Não é seguro. E ainda bem que não é. Porque, se fosse, o caminho ia ser
vazio. O tempo ia ser inútil. A vida não seria mais do que um caminho
desinteressante para a morte.
2021. Dezembro.
Mas poderia ser 2020.
Por este caminho, poderia ser 2050.
Segurança é a apologia do momento e, como tal, “seguro” virou a nova palavra de ordem. É uma moda como outra qualquer. E certamente um negócio muito eficaz e que está a encher vários bolsos por aí, enquanto esvazia outros. Os 1% do costume vendem a ideia de segurança e 98% compram-na sem hesitar. O mundo não é seguro, mas está cheio de idiotas. Acontece.
Agora, as suas compras são seguras. A cultura é segura. Ir votar é seguro. O rodizio de piza de uma cadeia conceituada é seguro. Ir ao hospital é seguro. Ir ao cabeleireiro é seguro. Fazer...
{Pausa para higienizar o texto, borrifando um bocadinho de revirar de olhos antisséptico sobre o ecrã e desinfetando o teclado com um suspiro.}
As promessas de que tudo o que serve interesses comerciais e estatais é seguro são vazias... e as tentativas de comprovar que tudo o que não se rotula desta forma é indesejável é, provavelmente, a menos segura de todas as coisas pouco seguras.
Eu aprendi isto algures entre os 2 e os 4 anos de idade, quando queria voar e não me deixavam, caí do baloiço, apanhei um choque na ficha elétrica, o meu irmão me partiu a cabeça na praia, o mar me ia matando e à minha irmã ou fui mordida por um simpático caniche... Aprendi com facilidade, sem precisar que mo dissessem. E achei que era evidente. Viver não é seguro.
Em Junho, a Dona Maria, de 75 anos, estava no quintal de sua casa quando um carro se despistou e invadiu o seu jardim. Morreu na segurança da sua casa.
Um jovem de 26 anos estava pacatamente na sua vida quando o prédio desabou. Morreu na segurança da sua casa.
Nove pessoas estavam num autocarro seguro, que certamente cumpriria todas as normas de circulação estipuladas pelas leis locais. Um prédio desabou sobre ele. Morreram na segurança do trajeto quotidiano.
Setembro 2021: um raio caiu junto a um abrigo de animais, deixando duas pessoas feridas. Uma terceira perdeu a vida.
O mundo não é seguro. Viver não é seguro. Não sabemos se o próximo passo que vamos dar não é, em efetivo, o último. E se for? Será que interessa? A mim, parece-me pertinente dar esse passo. Porque é isso que nos move, que nos leva a outras paragens, que nos alarga os horizontes, que nos constrói como pessoas e que nos permite viver.

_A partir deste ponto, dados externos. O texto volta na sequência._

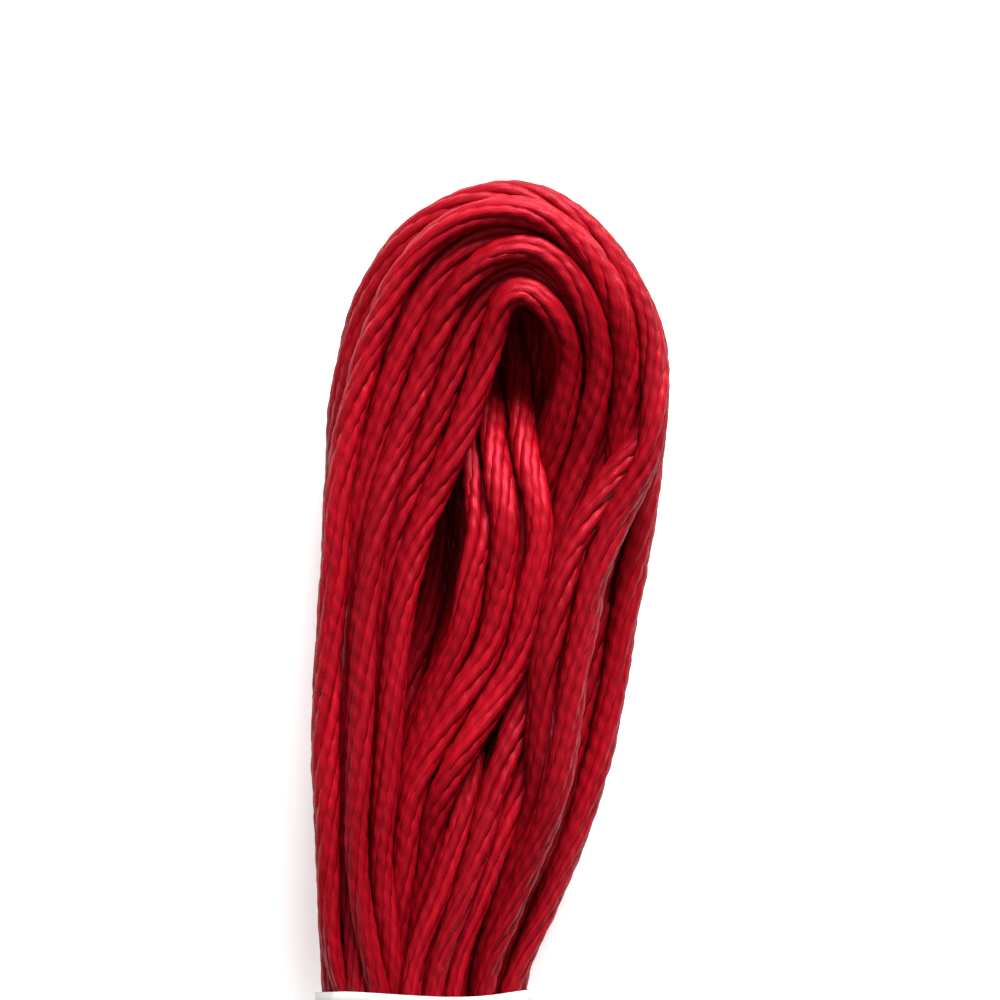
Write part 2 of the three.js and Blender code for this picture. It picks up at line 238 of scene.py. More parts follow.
def wind_turns(wander=0.25, changeover=44, tuck=12):
    """The thread's centre line before it settles, and the bunch of each turn. A turn keeps its place
    in its bunch all the way round, but for a slow wander, and on its last stretch inside the band
    passes into the next turn's place. Both ends of the thread are tucked inside the band. The
    changeover and the tuck count points."""
    dice = np.random.default_rng(3)
    turns, bunch_of_turn = [], []
    for bunch, (rows, places, tail) in BUNCHES.items():
        guide = guide_curve(list(rows) + list(tail_rows(*tail)), True, STEP)
        _, across, up = lay_frame(guide[:, :3], closed=True)
        thick = thread_thickness(guide[:, 1])
        along = np.arange(len(guide)) * STEP
        for place_across, place_up in places:
            side = place_across * (guide[:, 3] - thick) / 2
            side += slow_wander(along, len(guide) * STEP, dice) * wander / 2
            lift = place_up * (guide[:, 4] - thick) / 2
            lift += slow_wander(along, len(guide) * STEP, dice) * wander / 2
            turns.append(guide[:, :3] + side[:, None] * across + lift[:, None] * up)
            bunch_of_turn.append(bunch)
    first_end = turns[0][-tuck:]
    share = smoothstep(np.arange(changeover), 0, changeover - 1)[:, None]
    for turn, following in zip(turns[:-1], turns[1:]):
        turn[-changeover:] = turn[-changeover:] * (1 - share) + following[-changeover:] * share
    return np.concatenate([first_end] + turns)[:-tuck], bunch_of_turn


def close_pairs(points, reach):
    """All pairs of points nearer than reach: points are sorted by the cell they fall in, and each is
    compared with those of its own cell and of half the neighbouring cells."""
    cell = np.floor((points - points.min(0)) / reach).astype(np.int64) + 1
    size = cell.max(0) + 2
    key = (cell[:, 0] * size[1] + cell[:, 1]) * size[2] + cell[:, 2]
    order = np.argsort(key, kind="stable")
    sorted_key = key[order]
    around = [(dx, dy, dz) for dx in (0, 1) for dy in (-1, 0, 1) for dz in (-1, 0, 1)]
    steps = [step for step in around if step >= (0, 0, 0)]
    found_a, found_b = [], []
    for dx, dy, dz in steps:
        other = sorted_key + (dx * size[1] + dy) * size[2] + dz
        first = np.searchsorted(sorted_key, other, "left")
        last = np.searchsorted(sorted_key, other, "right")
        if (dx, dy, dz) == (0, 0, 0):
            first = np.arange(len(points)) + 1
        count = np.maximum(last - first, 0)
        a = np.repeat(np.arange(len(points)), count)
        b = np.arange(count.sum()) - np.repeat(np.cumsum(count) - count, count) + first[a]
        found_a.append(order[a])
        found_b.append(order[b])
    a, b = np.concatenate(found_a), np.concatenate(found_b)
    near = ((points[a] - points[b]) ** 2).sum(1) < reach**2
    return a[near], b[near]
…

Toda a gente morre... não tenho a certeza se toda a gente vive. Mas sei isto: toda a gente morre. E custa-me ver mortos a deambular nas ruas, com tanto medo da morte que mais parecem ter medo da vida. A aceitarem tudo o que lhes estendem como pilulas de salvação, engolindo medicação e patranhas com a mesma facilidade, porque empurrado com água tudo desce.

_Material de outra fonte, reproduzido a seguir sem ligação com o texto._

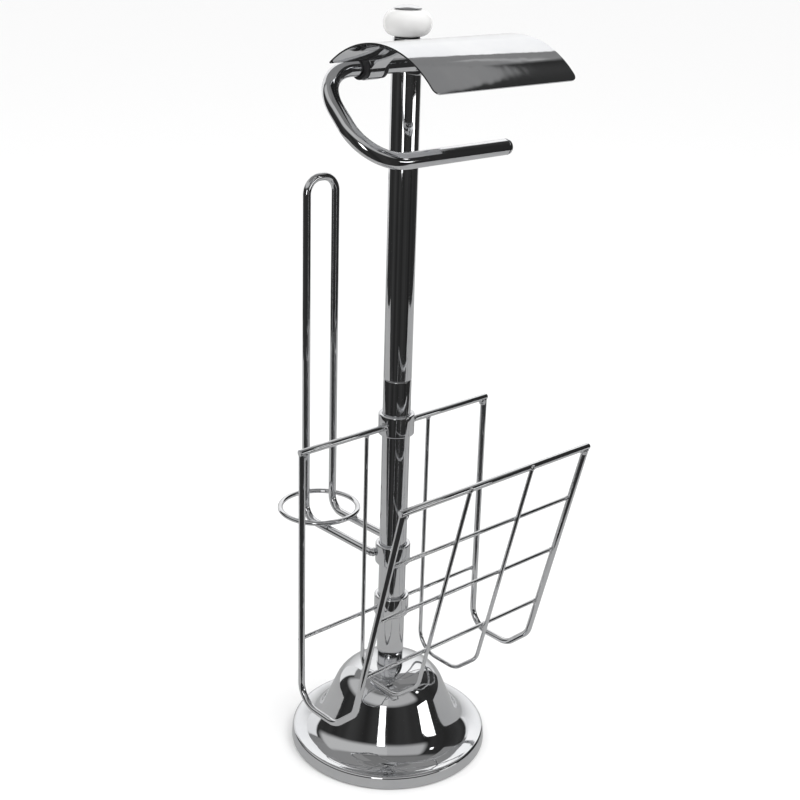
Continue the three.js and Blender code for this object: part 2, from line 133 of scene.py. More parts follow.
COLLAR_RADIUS = 13.2
COLLAR_HEIGHT = 16
SET_SCREW_RADIUS = 2
SET_SCREW_SOCKET = {"across": 1.6, "depth": 1.2}


# ---- Material nodes -----------------------------------------------------------------------------


class Shader:
    """A node material with short calls for the nodes that the finishes share."""

    def __init__(self, name):
        self.material = bpy.data.materials.new(name)
        self.material.use_nodes = True
        self.nodes = self.material.node_tree.nodes
        self.links = self.material.node_tree.links
        self.surface = self.nodes["Principled BSDF"]
        self.place = self.nodes.new("ShaderNodeTexCoord").outputs["Object"]

    def set(self, **values):
        for name, value in values.items():
            self.surface.inputs[name.replace("_", " ")].default_value = value

    def join(self, source, name):
        self.links.new(source, self.surface.inputs[name])

    def stretched(self, x, y, z):
        """Object coordinates in metres, scaled by axis."""
        node = self.nodes.new("ShaderNodeMapping")
        node.inputs["Scale"].default_value = (x, y, z)
        self.links.new(self.place, node.inputs["Vector"])
        return node.outputs["Vector"]

    def noise(self, scale, detail, roughness=0.55, place=None):
        node = self.nodes.new("ShaderNodeTexNoise")
        node.inputs["Scale"].default_value = scale
        node.inputs["Detail"].default_value = detail
        node.inputs["Roughness"].default_value = roughness
        self.links.new(place or self.place, node.inputs["Vector"])
        return node.outputs["Fac"]

    def cells(self, scale):
        node = self.nodes.new("ShaderNodeTexVoronoi")
        node.inputs["Scale"].default_value = scale
        self.links.new(self.place, node.inputs["Vector"])
        return node.outputs["Distance"]

    def span(self, source, low, high, start=0.0, end=1.0):
        """A value from low..high spread over start..end."""
        node = self.nodes.new("ShaderNodeMapRange")
        node.inputs["From Min"].default_value = low
        node.inputs["From Max"].default_value = high
        node.inputs["To Min"].default_value = start
        node.inputs["To Max"].default_value = end
        self.links.new(source, node.inputs["Value"])
        return node.outputs["Result"]

    def sum(self, a, b):
        node = self.nodes.new("ShaderNodeMath")
        node.operation = "ADD"
        self.links.new(a, node.inputs[0])
        self.links.new(b, node.inputs[1])
        return node.outputs[0]

    def blend(self, factor, first, second):
        """One colour turning into another; a Mix node tells its colour sockets by number only."""
        factor_in, first_in, second_in, colour_out = 0, 6, 7, 2
        node = self.nodes.new("ShaderNodeMix")
        node.data_type = "RGBA"
        self.links.new(factor, node.inputs[factor_in])
        node.inputs[first_in].default_value = (*first, 1)
        node.inputs[second_in].default_value = (*second, 1)
        return node.outputs[colour_out]

    def relief(self, height, microns, under=None):
        """A bump of a depth in microns, on top of another."""
        node = self.nodes.new("ShaderNodeBump")
        node.inputs["Strength"].default_value = 1.0
        node.inputs["Distance"].default_value = microns * MICRON
        self.links.new(height, node.inputs["Height"])
        if under:
            self.links.new(under, node.inputs["Normal"])
        return node.outputs["Normal"]


def polished_chrome():
    """Bright plate over a buffed steel: slow waves, fine buffing lines, faint smears."""
    made = Shader("polished_chrome")
    made.set(Metallic=1.0)
    clean = (0.80, 0.805, 0.815)
    smeared = (0.70, 0.71, 0.73)
    smear = made.span(made.noise(scale=14, detail=4, roughness=0.6), 0.42, 0.72)
    made.join(made.blend(smear, clean, smeared), "Base Color")
    buffed = made.stretched(900, 900, 5200)
    lines = made.noise(scale=1, detail=2, roughness=0.6, place=buffed)
    line_rough = made.span(lines, 0.35, 0.75, 0.0, 0.03)
    smear_rough = made.span(smear, 0, 1, 0.028, 0.065)
    made.join(made.sum(smear_rough, line_rough), "Roughness")
    waves = made.relief(made.noise(scale=45, detail=2, roughness=0.5), microns=90)
    made.join(made.relief(lines, microns=1.2, under=waves), "Normal")
    return made.material


def zinc_plate():
    """Clear zinc on a turned screw: a mottled grey with a satin face."""
    made = Shader("zinc_plate")
    made.set(Metallic=1.0)
    dull = (0.42, 0.44, 0.46)
    bright = (0.66, 0.68, 0.69)
    mottle = made.noise(scale=700, detail=4, roughness=0.65)
    made.join(made.blend(mottle, dull, bright), "Base Color")
    made.join(made.span(mottle, 0.3, 0.7, 0.28, 0.5), "Roughness")
    made.join(made.relief(made.cells(scale=2600), microns=20), "Normal")
    return made.material


def painted_iron():
    """A sand casting dipped in black paint."""
    made = Shader("painted_iron")
    hollow = (0.012, 0.012, 0.013)
    crest = (0.045, 0.042, 0.040)
    sand = made.noise(scale=420, detail=8, roughness=0.7)
    made.join(made.blend(sand, hollow, crest), "Base Color")
    made.join(made.span(sand, 0.3, 0.7, 0.5, 0.8), "Roughness")
    made.join(made.relief(sand, microns=400), "Normal")
    return made.material


def black_nylon():
    """Moulded nylon with a fine spark-eroded grain."""
    made = Shader("black_nylon")
    black = (0.008, 0.008, 0.009)
    grey = (0.022, 0.022, 0.024)
    grain = made.noise(scale=2400, detail=3, roughness=0.6)
    made.join(made.blend(grain, black, grey), "Base Color")
    made.join(made.span(grain, 0.3, 0.7, 0.32, 0.5), "Roughness")
    made.join(made.relief(grain, microns=30), "Normal")
    return made.material


def dark_rubber():
    """Moulded rubber, chalky where it has been handled."""
    made = Shader("dark_rubber")
    black = (0.012, 0.012, 0.012)
    chalky = (0.05, 0.05, 0.052)
    bloom = made.noise(scale=60, detail=5, roughness=0.65)
    made.join(made.blend(bloom, black, chalky), "Base Color")
    made.join(made.span(bloom, 0.3, 0.7, 0.68, 0.9), "Roughness")
    skin_grain = made.noise(scale=1800, detail=4, roughness=0.6)
    made.join(made.relief(skin_grain, microns=60), "Normal")
    return made.material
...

A mim mata-me. Esta busca pela segurança. Porque eu quero viver a vida. Até ao tutano dos ossos da alma da vida. E alertam-me. Não é seguro.

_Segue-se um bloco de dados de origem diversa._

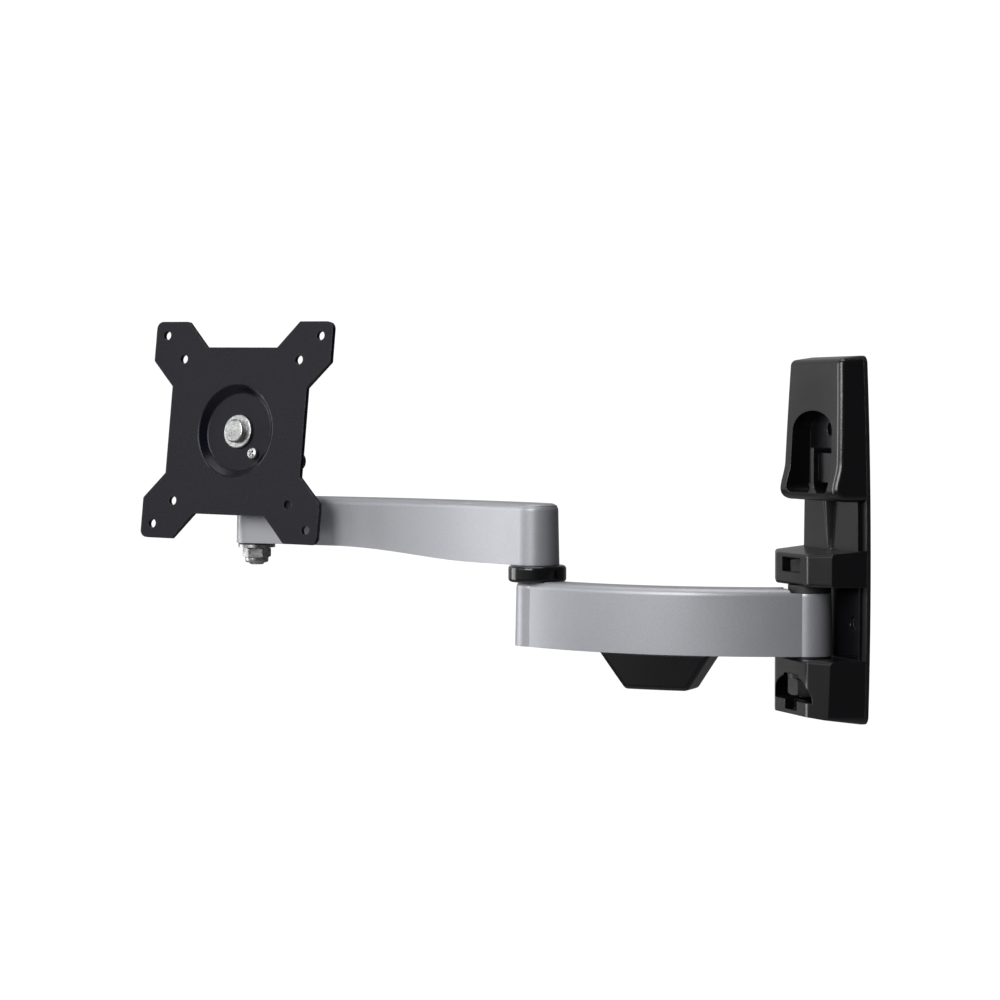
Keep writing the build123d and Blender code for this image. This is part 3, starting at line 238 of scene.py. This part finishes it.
def edge_wear_effect():
    """Mask of rubbed outer edges: found by rounding the normals, broken up by noise."""
    tree, entry, leave, where = new_effect("edge wear", {"Reach": 0.0006, "Amount": 0.5}, {"Mask": "Float"})
    rounded = add_node(tree, "ShaderNodeBevel", {"Radius": entry["Reach"]}, samples=BEVEL_SAMPLES).outputs[0]
    flat = tree.nodes.new("ShaderNodeNewGeometry").outputs["Normal"]
    facing = add_node(tree, "ShaderNodeVectorMath", {0: rounded, 1: flat}, operation="DOT_PRODUCT")
    edge = spread(tree, sums(tree, "SUBTRACT", 1.0, facing.outputs["Value"]), 0.02, 0.22)
    broken = spread(tree, noise(tree, where, 260.0, 4.0, 0.6), 0.38, 0.62)
    feed(tree, leave["Mask"], sums(tree, "MULTIPLY", sums(tree, "MULTIPLY", edge, broken), entry["Amount"]))
    return tree


def handling_effect():
    """Slow changes of gloss from moulding, wiping and finger marks."""
    tree, entry, leave, where = new_effect(
        "handling marks", {"Low": 0.3, "High": 0.4, "Size": 30.0}, {"Roughness": "Float"})
    slow = noise(tree, where, entry["Size"], 3.0, 0.55)
    fine = noise(tree, where, 900.0, 2.0, 0.6)
    mixed = sums(tree, "ADD", sums(tree, "MULTIPLY", slow, 0.8), sums(tree, "MULTIPLY", fine, 0.2))
    shaped = spread(tree, mixed, 0.35, 0.65, entry["Low"], entry["High"])
    feed(tree, leave["Roughness"], shaped)
    return tree


def powder_effect():
    """Fine pebbled skin of a powder coat, with its small tone changes."""
    tree, entry, leave, where = new_effect(
        "powder coat skin", {"Pebble": 1600.0}, {"Height": "Float", "Tone": "Float"})
    pebbles = add_node(tree, "ShaderNodeTexVoronoi", {"Vector": where, "Scale": entry["Pebble"]},
                       feature="SMOOTH_F1").outputs["Distance"]
    rolling = noise(tree, where, 420.0, 3.0, 0.5)
    height = sums(tree, "ADD", sums(tree, "MULTIPLY", pebbles, -0.7), sums(tree, "MULTIPLY", rolling, 0.6))
    feed(tree, leave["Height"], height)
    feed(tree, leave["Tone"], spread(tree, noise(tree, where, 1500.0, 2.0, 0.7), 0.4, 0.62))
    return tree


def flake_effect():
    """Metal flakes in a silver paint: small cells that each catch the light a little differently."""
    tree, entry, leave, where = new_effect(
        "paint flakes", {"Flake": 2600.0}, {"Sparkle": "Float", "Height": "Float"})
    cells = add_node(tree, "ShaderNodeTexVoronoi", {"Vector": where, "Scale": entry["Flake"]})
    grey = add_node(tree, "ShaderNodeRGBToBW", {0: cells.outputs["Color"]}).outputs[0]
    peel = noise(tree, where, 340.0, 2.0, 0.45)
    feed(tree, leave["Sparkle"], spread(tree, grey, 0.25, 0.85))
    feed(tree, leave["Height"], peel)
    return tree


def moulding_effect():
    """Skin of a gloss moulding: slow sink marks and a very fine texture from the tool."""
    tree, entry, leave, where = new_effect(
        "moulded skin", {"Wave": 38.0, "Grain": 2400.0}, {"Height": "Float"})
    wave = noise(tree, where, entry["Wave"], 1.0, 0.4)
    grain = noise(tree, where, entry["Grain"], 2.0, 0.6)
    feed(tree, leave["Height"], sums(tree, "ADD", sums(tree, "MULTIPLY", wave, 0.9),
                                     sums(tree, "MULTIPLY", grain, 0.1)))
    return tree


def settled_dust_effect():
    """Thin dust on faces that look up."""
    tree, entry, leave, where = new_effect("settled dust", {"Amount": 0.2}, {"Mask": "Float"})
    normal = tree.nodes.new("ShaderNodeNewGeometry").outputs["Normal"]
    up = add_node(tree, "ShaderNodeSeparateXYZ", {0: normal}).outputs["Z"]
    lying = spread(tree, up, 0.55, 0.98)
    patches = spread(tree, noise(tree, where, 120.0, 5.0, 0.65), 0.3, 0.75)
    dusty = sums(tree, "MULTIPLY", lying, patches)
    feed(tree, leave["Mask"], sums(tree, "MULTIPLY", dusty, entry["Amount"]))
    return tree


def plating_effect():
    """Cloudy tone of zinc plating, with fine marks from tumbling."""
    tree, entry, leave, where = new_effect(
        "zinc plating", {"Cloud": 210.0}, {"Tone": "Float", "Roughness": "Float", "Height": "Float"})
    cloud = noise(tree, where, entry["Cloud"], 4.0, 0.6)
    marks = noise(tree, where, 3200.0, 2.0, 0.7)
    specks = spread(tree, noise(tree, where, 1250.0, 3.0, 0.7), 0.40, 0.60)
    soft = sums(tree, "MULTIPLY", spread(tree, cloud, 0.35, 0.65), 0.45)
    feed(tree, leave["Tone"], sums(tree, "ADD", soft, sums(tree, "MULTIPLY", specks, 0.55), clamp=True))
    feed(tree, leave["Roughness"], spread(tree, cloud, 0.3, 0.7, 0.26, 0.42))
    feed(tree, leave["Height"], sums(tree, "ADD", sums(tree, "MULTIPLY", marks, 0.4),
                                     sums(tree, "MULTIPLY", specks, 0.6)))
    return tree


EDGE_WEAR = edge_wear_effect()
HANDLING = handling_effect()
POWDER = powder_effect()
FLAKES = flake_effect()
MOULDING = moulding_effect()
DUST = settled_dust_effect()
PLATING = plating_effect()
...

Pois não. Não é seguro. É um risco. E gostava de ser livre de poder tomá-lo, antes que o prédio desabe, o carro me atropele no quintal ou o raio me caia em cima da cabeça.
Quero a rua e a adrenalina, a farra e o trabalho, os eventos e os treinos e os saltos de paraquedas. E as montanhas-russas e as caminhadas entre as árvores, fora do trilho. Quero amar. Quero subir aos palcos e gritar até ficar afónica e dançar à chuva.
Porque não é seguro. E ainda bem que não é. Se fosse, o caminho ia ser vazio. O tempo ia ser inútil. A vida não seria mais do que um caminho desinteressante para a morte. A vida não seria mais do que outro tipo de morte.
Nota: Ler este texto não é seguro! Corre-se o risco de se perceber que só nos deram uma vida.